## begin Given information

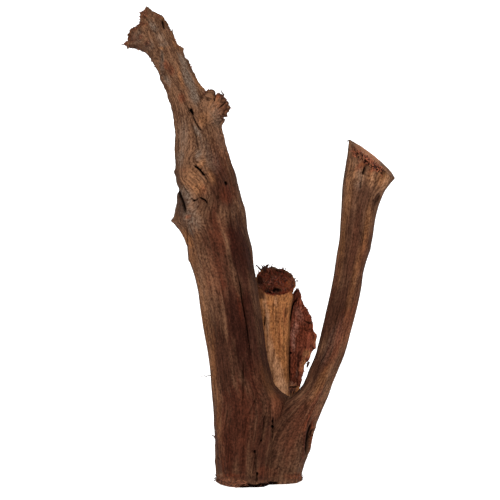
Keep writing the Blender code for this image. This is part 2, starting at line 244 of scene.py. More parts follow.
# Worm holes and pits on the front: across, up, half width, half height, lean in degrees, depth.
FRONT_PITS = (
    (-69.8, 371.4, 1.5, 1.3, 0, 7.0), (-68.7, 368.8, 1.1, 2.6, -22, 7.0),
    (-35.8, 298.1, 1.3, 2.0, -20, 5.0), (-59.7, 384.3, 1.4, 1.8, -20, 1.1),
    (-53.2, 382.6, 1.0, 1.5, 0, 0.8), (-66.8, 280.9, 1.3, 1.2, 0, 2.4), (-43.2, 284.2, 1.6, 2.0, 0, 1.3),
    (11.1, 55.1, 1.7, 1.5, 0, 6.0), (11.3, 60.3, 0.8, 1.6, 0, 3.0), (0.0, 40.7, 0.9, 1.0, 0, 2.8),
    (-6.3, 29.9, 1.1, 1.5, 0, 4.5), (-3.9, 7.6, 1.1, 1.5, 0, 4.5), (99.7, 248.1, 0.9, 2.2, 0, 1.1),
    (105.6, 319.2, 2.8, 1.9, 30, 3.6), (117.2, 284.6, 1.0, 1.4, 0, 0.9),
    (-114.2, 438.9, 1.4, 2.0, 0, 0.8), (-114.7, 434.7, 1.2, 1.2, 0, 0.5),
    (-96.4, 434.4, 1.1, 1.6, 0, 0.9), (29.6, 128.5, 1.7, 0.9, 0, 2.4), (-37.8, 360.8, 1.1, 1.3, 0, 1.6),
    (-98.3, 406.8, 0.9, 0.9, 0, 1.0), (-1.0, 202.0, 2.8, 3.8, 0, 1.5),
)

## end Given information

--- What you will do ---
Word for word, quote all of the data above.

--- Task solution ---
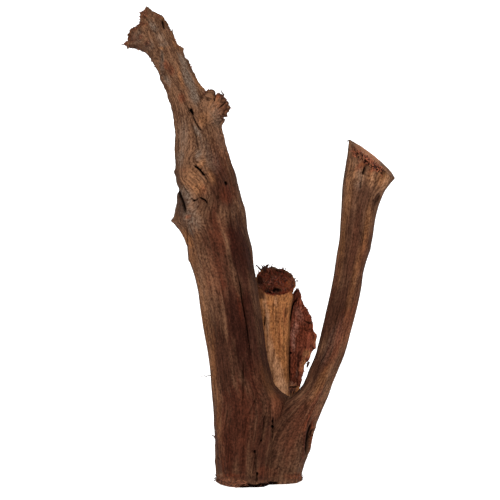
Keep writing the Blender code for this image. This is part 2, starting at line 244 of scene.py. More parts follow.
# Worm holes and pits on the front: across, up, half width, half height, lean in degrees, depth.
FRONT_PITS = (
    (-69.8, 371.4, 1.5, 1.3, 0, 7.0), (-68.7, 368.8, 1.1, 2.6, -22, 7.0),
    (-35.8, 298.1, 1.3, 2.0, -20, 5.0), (-59.7, 384.3, 1.4, 1.8, -20, 1.1),
    (-53.2, 382.6, 1.0, 1.5, 0, 0.8), (-66.8, 280.9, 1.3, 1.2, 0, 2.4), (-43.2, 284.2, 1.6, 2.0, 0, 1.3),
    (11.1, 55.1, 1.7, 1.5, 0, 6.0), (11.3, 60.3, 0.8, 1.6, 0, 3.0), (0.0, 40.7, 0.9, 1.0, 0, 2.8),
    (-6.3, 29.9, 1.1, 1.5, 0, 4.5), (-3.9, 7.6, 1.1, 1.5, 0, 4.5), (99.7, 248.1, 0.9, 2.2, 0, 1.1),
    (105.6, 319.2, 2.8, 1.9, 30, 3.6), (117.2, 284.6, 1.0, 1.4, 0, 0.9),
    (-114.2, 438.9, 1.4, 2.0, 0, 0.8), (-114.7, 434.7, 1.2, 1.2, 0, 0.5),
    (-96.4, 434.4, 1.1, 1.6, 0, 0.9), (29.6, 128.5, 1.7, 0.9, 0, 2.4), (-37.8, 360.8, 1.1, 1.3, 0, 1.6),
    (-98.3, 406.8, 0.9, 0.9, 0, 1.0), (-1.0, 202.0, 2.8, 3.8, 0, 1.5),
)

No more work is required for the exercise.